Randomizing your Deck – shuffling it – serves to make the order of your cards in it unpredictable to both players. It is a core element of card games. Still, I see a surprising number of misconceptions about it floating around, even among veteran players. So, let's talk about that.
In section 1, I will go over what proper randomization is; what results it produces, and how you'll sometimes brick. In section 2, I talk about ways you can brick less. In section 3, I wrap up and re-state the most important points.
What is Randomization?
After you randomize your Deck, the order of the cards in it should be unknown to both players. To do this, randomization has to achieve two goals. First, it must make sure neither player can predict the position of any card in your Deck. Second, it has to position any given card independently of where the other cards end up.
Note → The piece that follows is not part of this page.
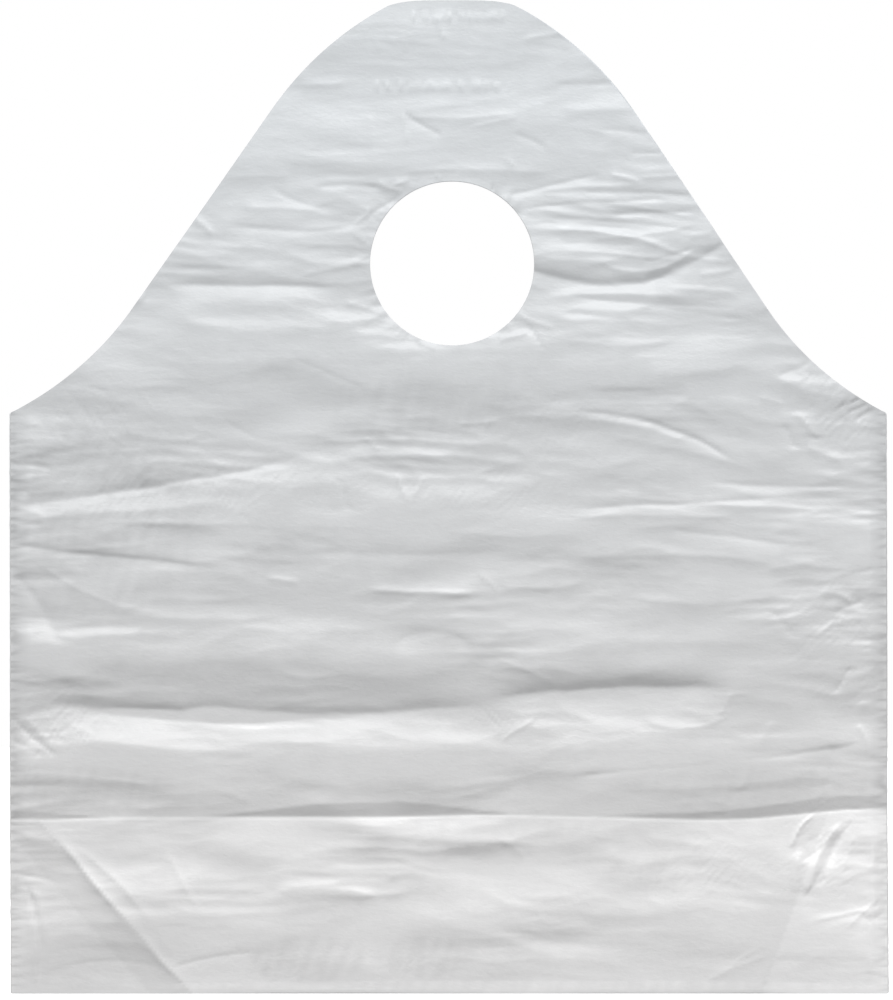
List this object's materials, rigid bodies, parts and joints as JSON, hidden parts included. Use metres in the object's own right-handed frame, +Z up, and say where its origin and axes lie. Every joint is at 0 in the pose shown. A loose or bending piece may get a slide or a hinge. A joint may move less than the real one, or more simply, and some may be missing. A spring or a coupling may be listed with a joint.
{
  "type": "wave-top plastic carry-out bag",
  "caption": "White plastic carry-out bag with a wave-cut top, a round hand hole, welded sides and a folding bottom gusset, lying flat.",
  "frame": {"origin": "middle of the bottom fold, in the middle of the flat stack of film", "axes": "+X to the right as seen from the front, +Z up towards the hand hole, front faces -Y"},
  "size_m": [0.508, 0.0016, 0.575],
  "materials": {
    "film": "satin",
    "gusset_film": "satin",
    "weld": "gloss"
  },
  "bodies": {
    "back_panel": {"back_wall": "film"},
    "back_gusset_half": {"back_gusset": "gusset_film"},
    "front_gusset_half": {"front_gusset": "gusset_film"},
    "front_panel": {"front_wall": "film"},
    "back_left_side": {"back_left_side_wall": "film", "back_left_gusset_end": "gusset_film", "left_side_weld": "weld"},
    "back_right_side": {"back_right_side_wall": "film", "back_right_gusset_end": "gusset_film", "right_side_weld": "weld"},
    "front_left_side": {"front_left_side_wall": "film", "front_left_gusset_end": "gusset_film"},
    "front_right_side": {"front_right_side_wall": "film", "front_right_gusset_end": "gusset_film"},
    "front_grip": {"front_grip_band": "film"},
    "back_grip": {"back_grip_band": "film"}
  },
  "joints": [
    {"name": "base_unfold", "type": "hinge", "parent": "back_panel", "child": "back_gusset_half", "pos_m": [0, 0.0005, 0.0005], "axis": [1, 0, 0], "range_deg": [0, 90]},
    {"name": "gusset_middle_fold", "type": "hinge", "parent": "back_gusset_half", "child": "front_gusset_half", "pos_m": [0, 0, 0.1025], "axis": [1, 0, 0], "range_deg": [-180, 0]},
    {"name": "front_bottom_fold", "type": "hinge", "parent": "front_gusset_half", "child": "front_panel", "pos_m": [0, -0.0005, 0.0005], "axis": [1, 0, 0], "range_deg": [0, 90]},
    {"name": "back_left_crease", "type": "hinge", "parent": "back_panel", "child": "back_left_side", "pos_m": [-0.152, 0.00075, 0], "axis": [0, 0, 1], "range_deg": [0, 90]},
    {"name": "back_right_crease", "type": "hinge", "parent": "back_panel", "child": "back_right_side", "pos_m": [0.152, 0.00075, 0], "axis": [0, 0, -1], "range_deg": [0, 90]},
    {"name": "front_left_crease", "type": "hinge", "parent": "front_panel", "child": "front_left_side", "pos_m": [-0.152, -0.00075, 0], "axis": [0, 0, -1], "range_deg": [0, 90]},
    {"name": "front_right_crease", "type": "hinge", "parent": "front_panel", "child": "front_right_side", "pos_m": [0.152, -0.00075, 0], "axis": [0, 0, 1], "range_deg": [0, 90]},
    {"name": "front_grip_fold", "type": "hinge", "parent": "front_panel", "child": "front_grip", "pos_m": [0, -0.00075, 0.48], "axis": [1, 0, 0], "range_deg": [0, 160]},
    {"name": "back_grip_fold", "type": "hinge", "parent": "back_panel", "child": "back_grip", "pos_m": [0, 0.00075, 0.48], "axis": [-1, 0, 0], "range_deg": [0, 160]}
  ],
  "couplings": [
    {"joint": "gusset_middle_fold", "follows": "base_unfold", "ratio": -2},
    {"joint": "front_bottom_fold", "follows": "base_unfold", "ratio": 1},
    {"joint": "back_left_crease", "follows": "base_unfold", "ratio": 1},
    {"joint": "back_right_crease", "follows": "base_unfold", "ratio": 1},
    {"joint": "front_left_crease", "follows": "base_unfold", "ratio": 1},
    {"joint": "front_right_crease", "follows": "base_unfold", "ratio": 1}
  ]
}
What does this mean? First, after shuffling, you won't know what the top card of your Deck is. Second, once you draw the top card and look at it, you still won't know what the next card will – or won't – be. This may seem obvious when spelled out. Yet, it pays to dwell on the implications. Assume you are playing three copies of Ash Blossom & Joyous Spring in your 40-card Deck. You randomize this Deck, and draw the top card from it. It's Ash Blossom! Now, what about the next card in our well-randomized Deck? Could it be another Ash Blossom, when we shuffled properly?
Yes, it could be! There are 39 cards left, so two copies of Ash Blossom are about 5% of the cards. You definitely shouldn't be always drawing a second Ash Blossom – but you definitely also shouldn't be never drawing it. That's the nature of randomization.
How do I brick less?
Show up to the tournament with a different Deck. There is no other way.
As outlined above, a properly randomized Deck will be random. It won't be perfectly distributed. Having your Deck always alternate between giving you engine cards and generics is the opposite of randomness. Sometimes, you're going to draw unplayable hands. That's the nature of a card game.
Now, some players will confidently tell you that that's not quite true. If you pre-arrange your Deck in just the right arcane pattern, they'll tell you, you'll brick less. They'll call it "de-clumping," or "mana-weaving," or "pile sorting," or even "making it more random." But aren't I cheating?, you may ask them. "Don't worry," they'll exclaim, "as long as you shuffle properly afterwards, it's fine."
If I'm a Judge staffing your (hypothetical) event, and you do this, there's exactly two possible results.
Possibility one, you are shuffling properly. In this case, your pre-arranging did absolutely nothing. After you randomize your Deck, no trace of the original pattern remains – remember, that's what randomization is. Your trick didn't work. All you did is waste everyone's time. This is the more benign of the two results.
Possibility two, you aren't shuffling properly. Some traces of your arrangement remain afterwards, and you end up drawing fewer duplicates. Your trick worked. You're more likely to draw a good hand than you're supposed to be. Re-read that sentence – we've got a name for that. It's called "stacking your Deck." If it works, you're cheating, plain and simple. The penalty for UC – Cheating is Disqualification from the event.
Conclusion
A properly randomized Deck will not always be evenly distributed. If your Deck is always evenly distributed, you're not shuffling it properly. If you're doing this intentionally, it's UC – Cheating, and the penalty is Disqualification. When a Judge notices you re-arranging your Deck before shuffling, you will be asked questions. There are no good answers.
Starting with a randomized Deck is an integral part of Yu-Gi-Oh!, just as with most card games. Sometimes, you will draw brick hands. Sometimes, your opponent will. The way to address this is to build your Deck differently, or to deal with it. The way to address this is not to "shuffle" your Deck in a way that makes you brick less – that's Cheating, and will get you disqualified sooner or later.